With the UR cobots, the company is able to cut that number in half, while being able to hire workers for jobs they want.
“We found out that the people that were doing the jobs that the robot would do were really happy not to have to do those jobs” any longer, Lee said. “I think that we’ll be ordering a lot more because people enjoy working next to the robots. They’re quiet, and they’re very predictable in terms of what they produce and the number of things that they can do. If you ask all of our employees if they would have any concerns about working next to a Universal Robot it would be emphatically, ‘Absolutely none’.”
In the aerospace industry, where product designs can remain unchanged for 20 or 30 years, expectations for return on capital investment is longer than many other industries. Lee initially thought that a three- or a four-year return on the robot investment would be good. He was pleasantly surprised by the Universal Robots, seeing 50 percent ROI on the UR5 within the first quarter of production, and similar for the UR3, and with expected payback for both robots under a year. “We’re very thrilled with that,” he said.
The cobots’ ability to be easily moved and reprogrammed for additional processes, with easy changes of end-of-arm tooling, lets Tool Gauge look at a wide range of tasks where cobot advantages can improve processes and output.
For instance, traditional robots on injection molding machines could be replaced with collaborative robots, and cobots could tend presses and other machining tasks, as well as final assembly.

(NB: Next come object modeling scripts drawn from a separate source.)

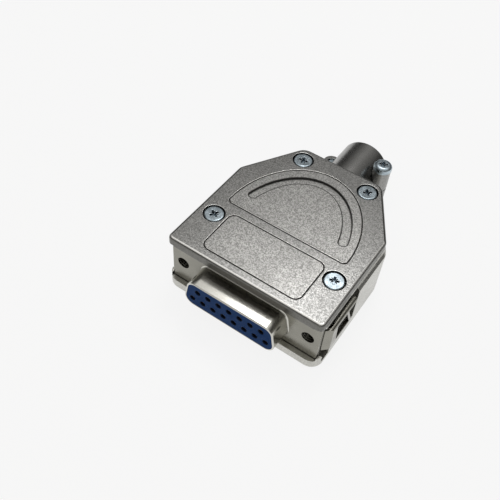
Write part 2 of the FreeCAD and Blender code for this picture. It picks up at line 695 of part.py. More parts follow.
def lock_slide():
    """Bent sheet that slides sideways behind the flange and ends in a finger tab on each side."""
    owner = new_part("lock_slide")
    middle, back = "travel / 2", "slide_front + slide_thick"
    box(owner, "Plate", (f"{middle} - slide_bar_half", "slide_front", "-slide_bar"),
        (f"{middle} + slide_bar_half", back, "slide_bar"))
    soften(owner, "PlateCorners", "flange_corner", lambda edge: runs(edge, "y"))
    for name, across in (("EndRight", "1"), ("EndLeft", "-1")):
        slide_end(owner, name, across, middle)
    out = "strap_out - travel / 2"
    for name, low, high in (
        ("LipRight", f"{middle} + {out} - strap_lip", f"{middle} + {out} - slide_thick / 2"),
        ("LipLeft", f"{middle} - {out} + slide_thick / 2", f"{middle} - {out} + strap_lip"),
    ):
        box(owner, name, (low, "strap_lip_front", "strap_high - slide_thick"),
            (high, "strap_rear", "strap_high"))
    outer = (cell("strap_out"), cell("travel") - cell("strap_out"))
    soften(owner, "TabEdge", "slide_thick - 0.05",
           lambda edge: runs(edge, "y") and level(edge, "z", cell("strap_high"))
           and any(level(edge, "x", x) for x in outer))
    for side, x in mirrored("hole_spacing / 2"):
        rod(owner, f"Key{side}", (x, "slide_front - 1", "0"), "keyhole_rad", "3", "y", cut=True)
        end = (f"{x} + travel", "slide_front - 1", "0")
        rod(owner, f"KeyEnd{side}", end, "keyhole_slot", "3", "y", cut=True)
        box(owner, f"KeySlot{side}", (x, "slide_front - 1", "-keyhole_slot"),
            (f"{x} + travel", "slide_front + 2", "keyhole_slot"), cut=True)
    dee(owner, "Opening", "-ledge_grow - sheet_thick - slide_gap", "slide_front - 1", f"{back} + 1", cut=True,
        right="travel")
    finger_window(owner)


def finger_window(owner):
    """The slanted window in both finger tabs, and the cut behind its rear strip."""
    slant = "(window_rear_low - window_rear) / (window_top + window_low)"
    window = sketch_on(owner, "WindowSketch", "YZ_Plane", "-2 * strap_out")
    polygon(window, [
        ("window_front + window_slant", "-window_low"), ("window_rear_low", "-window_low"),
        ("window_rear", "window_top"), ("window_front", "window_top"),
    ])
    pocket(owner, "Window", window, "4 * strap_out", reverse=True)
    behind = sketch_on(owner, "BehindSketch", "YZ_Plane", "-2 * strap_out")
    polygon(behind, [
        (f"window_rear_low + rim_rear + (strap_high + 1 - window_low) * {slant}", "-strap_high - 1"),
        ("strap_rear + 1", "-strap_high - 1"), ("strap_rear + 1", "window_top"),
        ("window_rear + rim_rear", "window_top"),
    ])
    pocket(owner, "Behind", behind, "4 * strap_out", reverse=True)


# Cable clamp

def clamp_half(label, upside_down, thread_boss):
    """Half of the split cable clamp, drawn about the cable's axis; the halves differ in one boss only."""
    owner = new_part(label)
    rod(owner, "Tube", ("0", "tube_front", "0"), "tube_rad", "tube_rear - tube_front", "y")
    soften(owner, "TubeEnd", "tube_edge", lambda edge: level(edge, "y", cell("tube_rear")))
    rod(owner, "Neck", ("0", "collar_front", "0"), "neck_rad", "tube_front - collar_front + 0.5", "y")
    box(owner, "Collar", ("-collar_half", "collar_front", "-collar_high"),
        ("collar_half", "collar_rear", "collar_high"))
    rod(owner, "BossTall", ("clamp_x", "clamp_y", "0"), "ear_rad", "ear_tall")
    rod(owner, "BossLow", ("-clamp_x", "clamp_y", "0"), "ear_rad", thread_boss)
    big = "2 * tube_rear"
    box(owner, "OtherHalf", (f"-{big}", "0", f"-{big}"), (big, big, "split"), cut=True)
    rod(owner, "Bore", ("0", "collar_front - 1", "0"), "bore_rad", big, "y", cut=True)
    for index in range(3):
        start = ("0", f"grip_start + {index} * grip_step", "0")
        rod(owner, f"Grip{index}", start, "groove_rad", "grip_long", "y", cut=True)
    rod(owner, "Mouth", ("0", "grip_start + 3 * grip_step", "0"), "groove_rad", big, "y", cut=True)
    rod(owner, "Pass", ("clamp_x", "clamp_y", "-1"), "pass_rad", "2 * tube_rad", cut=True)
    rod(owner, "Thread", ("-clamp_x", "clamp_y", "-1"), "thread_rad", "2 * tube_rad", cut=True)
    place(owner, "0", "0", "-tube_z", turn=FreeCAD.Rotation(FreeCAD.Vector(0, 1, 0), upside_down))


def cable_clamp():
    """The two clamp halves, turned to face each other, and the screw in each one's tall boss."""
    clamp_half("clamp_upper", 0, "ear_low")
    clamp_half("clamp_lower", 180, "ear_deep")
    for label, x, z, upside_down, shank_long in (
        ("clamp_screw_right", "clamp_x", "ear_tall - tube_z", 0, "shank_right"),
        ("clamp_screw_left", "-clamp_x", "-ear_tall - tube_z", 180, "shank_left"),
    ):
        owner = screw(label, "clamp_head_rad", "clamp_head_high", "clamp_head_round", shank_long)
        place(owner, x, "clamp_y", z, turn=FreeCAD.Rotation(FreeCAD.Vector(0, 1, 0), upside_down))


def write_parts():
    """Check every object, then write each sub-part's shape."""
    doc.removeObject(probe.Name)
    doc.recompute()
    failed = [item.Name for item in doc.Objects if "Invalid" in item.State or "Error" in item.State]
    failed += [item.Label for item in PARTS if item.Shape.isNull() or not item.Shape.isValid()]
    if failed:
        raise RuntimeError(f"these objects failed: {failed}")
    for item in PARTS:
        item.Shape.exportStep(f"parts/{item.Label}.step")
        print(item.Label, len(item.Shape.Solids), round(item.Shape.Volume, 2))


front_shell()
rear_shell()
insulator_front()
insulator_rear()
contacts()
housing()
cover()
cover_screws()
lock_slide()
cable_clamp()
write_parts()
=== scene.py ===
import math

import bpy
from bpy.props import FloatProperty, FloatVectorProperty, PointerProperty
from mathutils import Matrix, Vector


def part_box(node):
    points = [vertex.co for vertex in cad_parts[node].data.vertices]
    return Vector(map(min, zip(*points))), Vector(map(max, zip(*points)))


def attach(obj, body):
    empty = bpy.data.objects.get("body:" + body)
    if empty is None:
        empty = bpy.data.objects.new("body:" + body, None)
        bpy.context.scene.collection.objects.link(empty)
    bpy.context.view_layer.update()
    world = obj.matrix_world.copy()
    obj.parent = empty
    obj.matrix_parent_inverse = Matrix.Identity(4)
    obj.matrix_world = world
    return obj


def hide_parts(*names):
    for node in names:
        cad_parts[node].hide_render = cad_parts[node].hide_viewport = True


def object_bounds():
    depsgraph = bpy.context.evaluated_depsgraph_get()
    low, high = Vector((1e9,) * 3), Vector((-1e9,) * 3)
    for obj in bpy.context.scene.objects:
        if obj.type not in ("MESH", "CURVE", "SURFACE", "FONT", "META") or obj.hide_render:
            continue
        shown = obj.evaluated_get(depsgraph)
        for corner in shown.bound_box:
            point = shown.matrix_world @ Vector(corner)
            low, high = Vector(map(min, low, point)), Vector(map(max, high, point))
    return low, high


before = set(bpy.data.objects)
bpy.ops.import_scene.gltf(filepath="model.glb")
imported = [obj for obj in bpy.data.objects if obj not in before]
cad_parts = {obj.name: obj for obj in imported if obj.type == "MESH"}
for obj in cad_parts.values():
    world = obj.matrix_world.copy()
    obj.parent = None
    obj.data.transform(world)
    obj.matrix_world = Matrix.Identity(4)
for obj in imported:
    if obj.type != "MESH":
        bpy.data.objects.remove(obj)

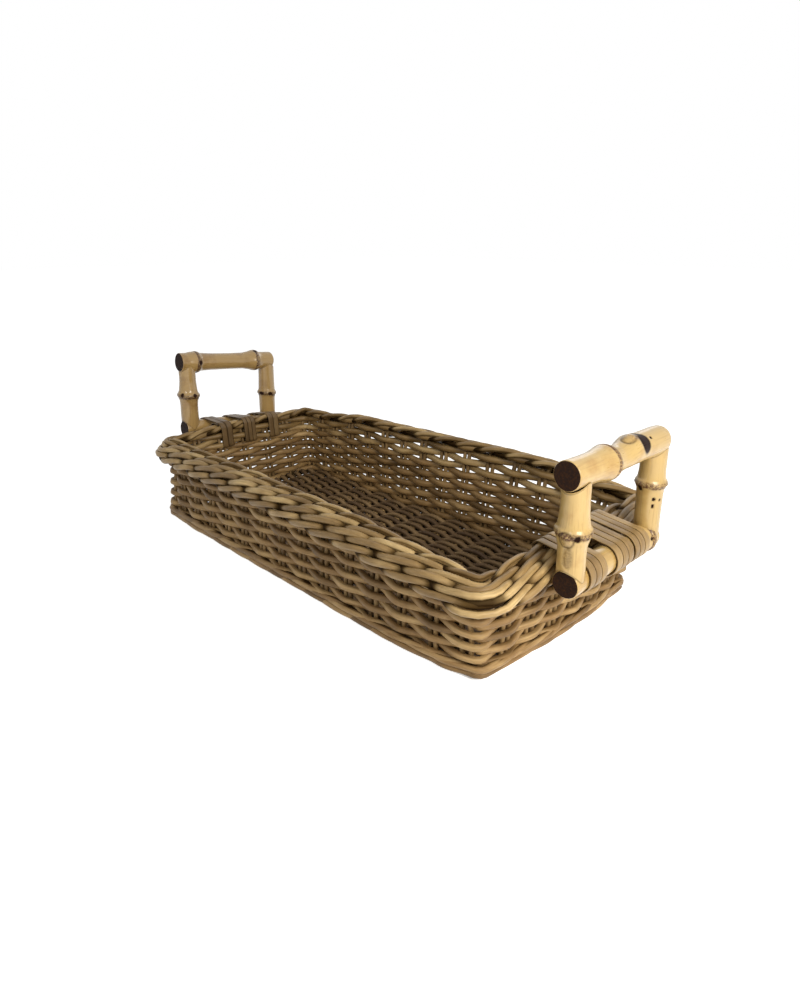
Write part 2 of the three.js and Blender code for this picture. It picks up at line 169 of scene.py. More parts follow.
def put(name: str, data: bpy.types.ID) -> bpy.types.Object:
    """Adds an object to the scene, at the origin.

    Args:
        name: the object's name.
        data: its mesh, camera or light.

    Returns:
        The object.
    """
    item = bpy.data.objects.new(name, data)
    bpy.context.scene.collection.objects.link(item)
    return item


@dataclass
class Bundle:
    """Strands gathered into one mesh, with the layers that the finishes read.

    cane runs along the strand and round it in metres, tone is the strand's own shade, tuck is painted
    shade, darker the deeper the strand is hidden, and mark holds ring stain, burn and cut end. flank is
    where the painted shade on a strand's sides begins and ends, as the sine of the angle up from its
    neighbour.
    """

    points: list[Array] = field(default_factory=list)
    corners: list[Array] = field(default_factory=list)
    sizes: list[Array] = field(default_factory=list)
    layers: dict[str, list[Array]] = field(default_factory=lambda: {name: [] for name in LAYERS})
    count: int = 0
    apart: float = 911.0
    tone_shift: float = 0.123
    shaded_flank: tuple[float, float] = (0.62, 0.05)

    def add(self, grid: Array, tone: Array, tuck_shade: Array | None = None, mark: Array | None = None,
            closed: bool = False, crease_shade: float = 0.0) -> None:
        """Adds strands whose points form a grid: stations along by points round.

        The cane layer of each strand starts at its own place, 0 to apart millimetres, picked from the
        last digits of its tone, so that no two show the same grain.

        Args:
            grid: points of shape (strands, stations, sides, 3).
            tone: shade of each strand, 0 to 1, shape (strands,) or (strands, stations).
            tuck_shade: painted shade, by how deep the strand is hidden, 0 to 1, shape (strands, stations);
                None for fully in view.
            mark: marks, shape (strands, stations, sides, 3); None for none.
            closed: whether each strand runs into its own start; open ones get a capped end.
            crease_shade: how much painted shade the strand's two flanks get, where it meets its neighbours.
        """
        strands, stations, sides, _ = grid.shape
        middle = grid.mean(axis=2)
        step = np.linalg.norm(np.diff(middle, axis=1), axis=-1)
        length = np.concatenate([np.zeros((strands, 1)), np.cumsum(step, axis=1)], axis=1)
        tone = tone.reshape(strands, -1)
        start = self.apart * np.modf(1e3 * (tone[:, 0] + self.tone_shift))[0]
        radius = np.linalg.norm(grid - middle[:, :, None], axis=-1)
        angle = 2.0 * np.pi * np.arange(sides) / sides
        cane = np.stack([
            np.broadcast_to((length + start[:, None])[..., None], radius.shape),
            radius * np.cos(angle), radius * np.sin(angle)], axis=-1)
        shade = np.broadcast_to(tone[..., None], (strands, stations, sides))
        # Painted shade: the hidden depth, with more on the two flanks where the strand meets its neighbours
        depth = np.zeros((strands, stations)) if tuck_shade is None else tuck_shade
        flank_shade = crease_shade * smooth_step(*self.shaded_flank, np.abs(np.cos(angle)))
        depth = np.clip(depth[..., None] + flank_shade, 0.0, 1.0)
        marks = np.zeros(grid.shape) if mark is None else mark
        number = self.count + np.arange(strands * stations * sides).reshape(strands, stations, sides)
        after = np.roll(number, -1, axis=2)
        rows = slice(None) if closed else slice(0, stations - 1)
        follow, follow_after = np.roll(number, -1, axis=1), np.roll(after, -1, axis=1)
        quads = np.stack([number[:, rows], after[:, rows], follow_after[:, rows], follow[:, rows]], axis=-1)
        self._keep(grid, quads.reshape(-1, 4), {"cane": cane, "tone": shade, "tuck_shade": depth, "mark": marks})
        if closed:
            return
        tip = self.count + np.arange(2 * strands).reshape(2, strands)
        first, last = number[:, 0], number[:, -1]
        start_fan = np.stack([np.repeat(tip[0][:, None], sides, 1), np.roll(first, -1, 1), first], axis=-1)
        end_fan = np.stack([np.repeat(tip[1][:, None], sides, 1), last, np.roll(last, -1, 1)], axis=-1)
        fans = np.concatenate([start_fan.reshape(-1, 3), end_fan.reshape(-1, 3)])
        held = {"cane": cane.mean(axis=2), "tone": shade[..., 0], "tuck_shade": depth[..., 0],
                "mark": marks.mean(axis=2)}
        tips = {name: np.concatenate([layer[:, 0], layer[:, -1]]) for name, layer in held.items()}
        self._keep(np.concatenate([middle[:, 0], middle[:, -1]]), fans, tips)

    def _keep(self, points: Array, faces: Array, layers: dict[str, Array]) -> None:
        """Stores one lot of points, the faces between them and their layers.

        Args:
            points: the points in millimetres, the last axis x, y, z.
            faces: point numbers, a row for each face.
            layers: each layer's values at the points.
        """
        self.points.append(points.reshape(-1, 3) * MM)
        self.corners.append(faces.reshape(-1))
        self.sizes.append(np.full(len(faces), faces.shape[1]))
        for name, values in layers.items():
            self.layers[name].append(values.reshape(-1, 3) * MM if name == "cane" else values.reshape(-1))
        self.count += self.points[-1].shape[0]

    def build(self, name: str, material: Material, slot: str, *nodes: str) -> None:
        """Makes the mesh object, gives it its finish and lets it stand for CAD nodes.

        Args:
            name: the piece's name.
            material: its finish.
            slot: the record's material slot; not used.
            nodes: the CAD nodes that it replaces.
        """
        corners, sizes = np.concatenate(self.corners), np.concatenate(self.sizes)
        mesh = bpy.data.meshes.new(name)
        mesh.vertices.add(self.count)
        mesh.vertices.foreach_set("co", np.concatenate(self.points).ravel())
        mesh.loops.add(len(corners))
        mesh.loops.foreach_set("vertex_index", corners)
        mesh.polygons.add(len(sizes))
        mesh.polygons.foreach_set("loop_start", np.concatenate([[0], np.cumsum(sizes)[:-1]]))
        mesh.polygons.foreach_set("use_smooth", np.ones(len(sizes), dtype=bool))
        for title, values in self.layers.items():
            vector = title in ("cane", "mark")
            layer = mesh.attributes.new(title, "FLOAT_VECTOR" if vector else "FLOAT", "POINT")
            layer.data.foreach_set("vector" if vector else "value", np.concatenate(values).ravel())
        mesh.update(calc_edges=True)
        mesh.validate()
        mesh.materials.append(material)
        piece = put(name, mesh)
        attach(piece, BODY)
        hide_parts(*nodes)
        log.info("%s: %d points, %d faces, for %s", name, self.count, len(sizes), ", ".join(nodes))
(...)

As easy as it is to move the cobots to new applications, engineer Ouzts is looking forward to bringing in more Universal Robots to take on additional high-volume jobs, including one for riveting and assembly.
“One particular part requires 20 rivets to be installed, and since it’s so high-volume, we immediately saw an application for a robot right there,” he said. “We can have a semi-automatic rivet gun attached to the end of the arm that can do all the riveting for us. We plan on doing this at the injection mold press, so this part never has to leave that area for secondary operations.”